La drammaturgia funziona, lo spettacolo è un meccanismo a orologeria che garantisce precisione musicale e perfetta interazione fra gli interpreti e il pubblico. E proprio qui, al di là anche della vicenda e dei suoi riferimenti all'attualità, sta il cuore di questo Stiffelio, il suo essere uno spettacolo sul teatro, un'esaltazione sublime della finzione e dell'immedesimazione, liberatoria, inebriante. Il pubblico è voyeur e attore in prima persona, possiamo decidere di stare al gioco, immedesimarci, cantare con il coro, abbracciare i “confratelli” assasveriani, indignarci, tremare, ballare ai loro canti (ebbene sì, può capitare perfino a chi è sempre stato l'antitesi della danza di muoversi al ritmo di questi inni), decidere scientemente di recitare, stare al gioco e percepire con godimento il confine sottile fra consapevolezza, autoinganno, identificazione, straniamento.

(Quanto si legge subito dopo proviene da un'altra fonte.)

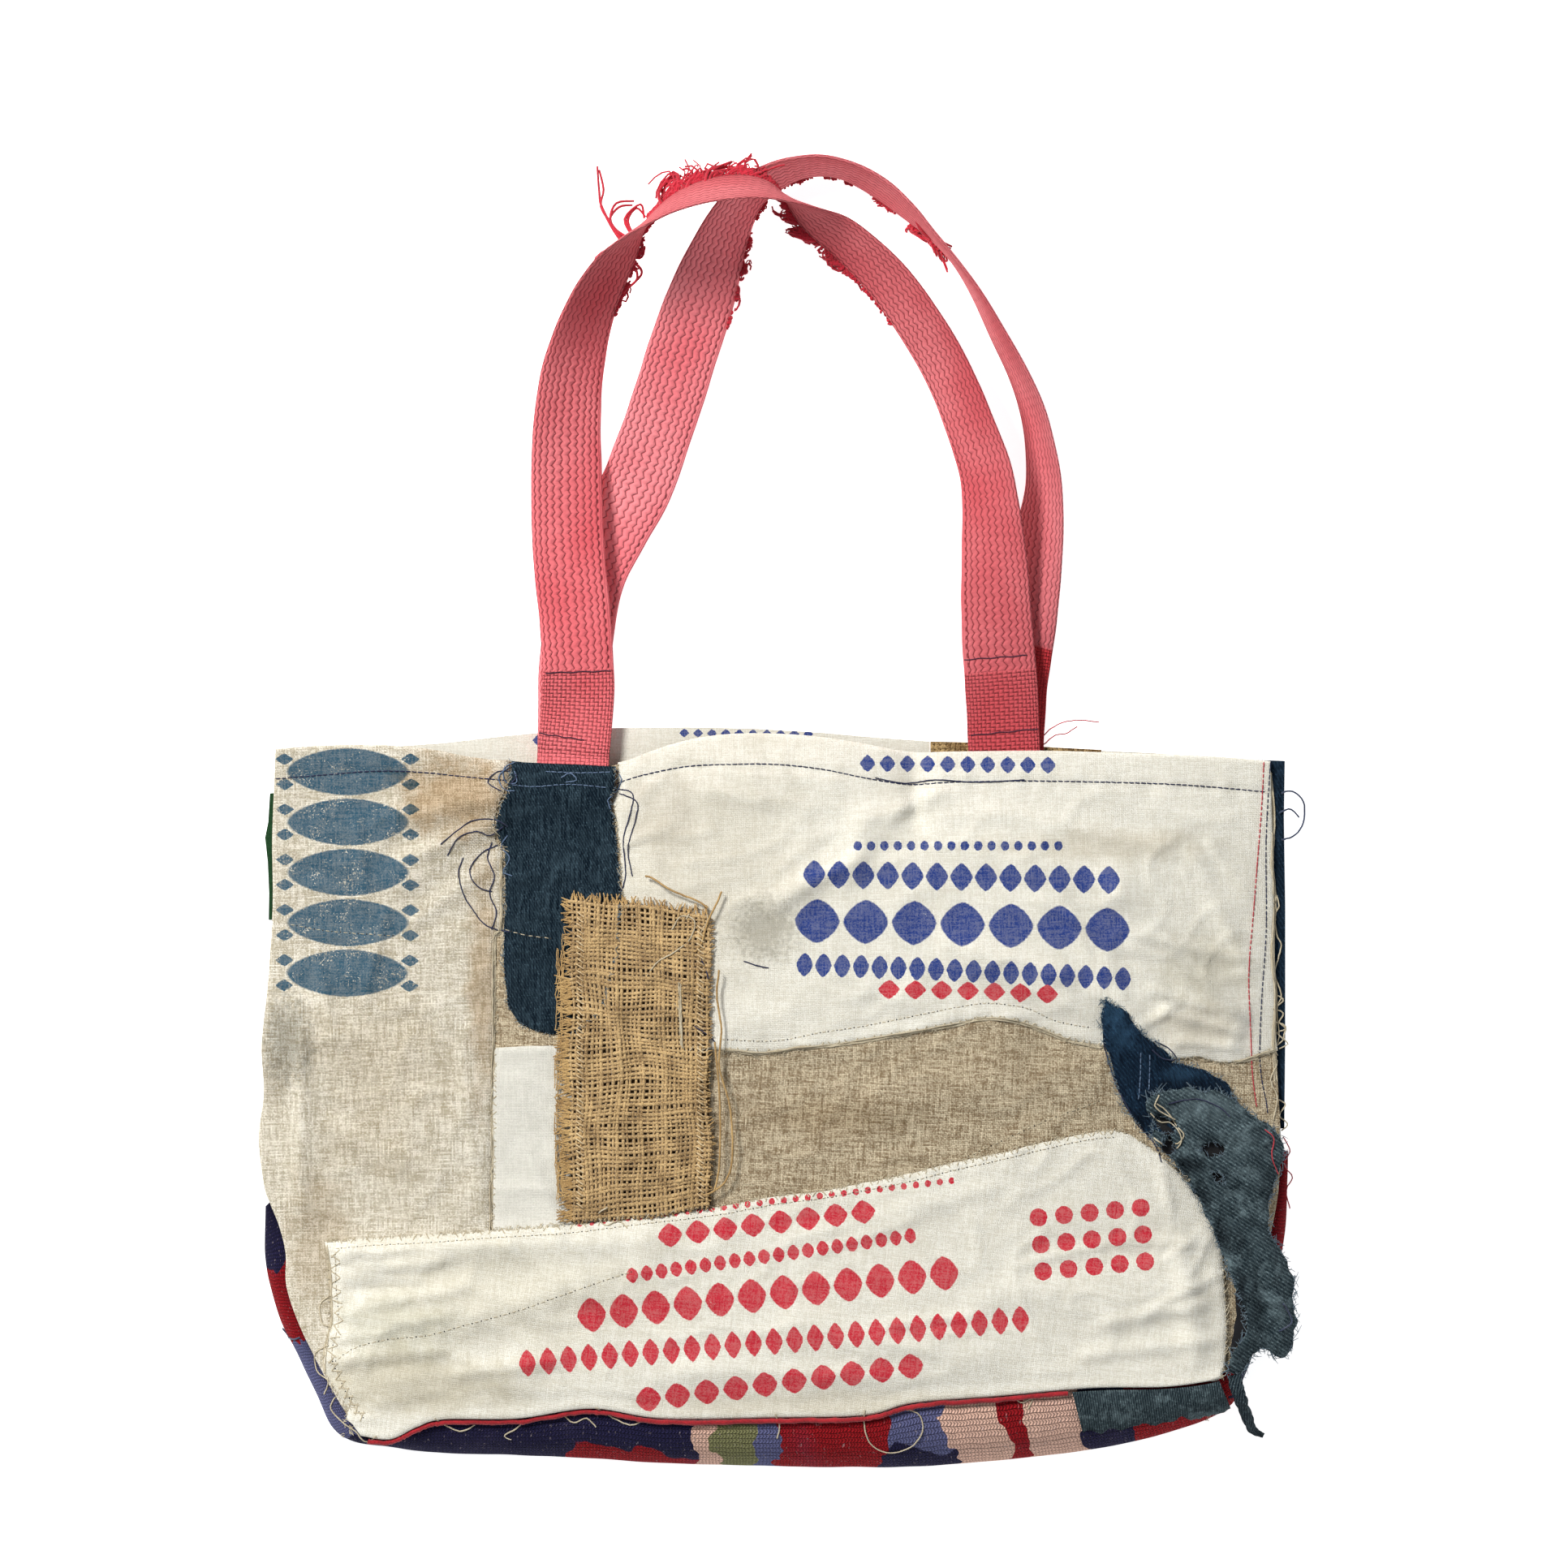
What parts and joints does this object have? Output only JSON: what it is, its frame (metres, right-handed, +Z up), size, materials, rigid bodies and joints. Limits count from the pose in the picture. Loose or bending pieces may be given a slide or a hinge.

Insomma: la magia del teatro, a tutto tondo, a trecentosessanta gradi, un'immersione totale e rigenerante. Qualcosa che, ovviamente, può esistere nella proposta sperimentale di un festival, nello stimolo a osare per poi tornare a sedere composti di fronte a un palco tradizionale.
Ma intanto lì sta l'identità vincente di un festival, nel non temere le reazioni e ripetere prudenti e passivi quel che già si conosce e, dunque, può esser chiesto. Un festival deve non solo rispondere a una domanda, ma anche prevenirla e crearla. Può andar bene o meno bene, nel qual caso ci si può rialzare e ricominciare comunque con nuove consapevolezze e senza rimpianti. Qui il problema non si è posto, tali e tante sono state le voci d'approvazione, tante le belle chiacchiere inaspettate con il loggionista di vecchia data o la ragazza al banco dell'osteria che ti raccontano di come si siano goduti lo “Stiffelio in piedi”, senza rimpiagere il prezzo (effettivamente salato: unico neo dell'operazione) del biglietto. Ma di Graham Vick non ce ne sono molti in circolazione: non conviene imitare i suoi exploit, né tutte le idee alternative future possiamo aspettarci avranno eguale impatto: l'importante sarà provarci, provarci sempre e continuare a offrire senza timore un Festival Verdi che renda onore allo spirito intellettualmente onesto e curioso del suo nume tutelare. Un Festival che sappia coniugare equilibrio, gusti e tendenze diverse con un'offerta plurale che continui a coinvolgere il più possibile il territorio. E non per frasi fatte o con il marketing alla buona Belcanto&Culatello, ma con un vero progetto culturale.
Già l'idea di vedere, nel prossimo autunno, Le trouvère come ulteriore esplorazione dei rapporti fra Verdi e Parigi fa ben sperare: in bocca al lupo!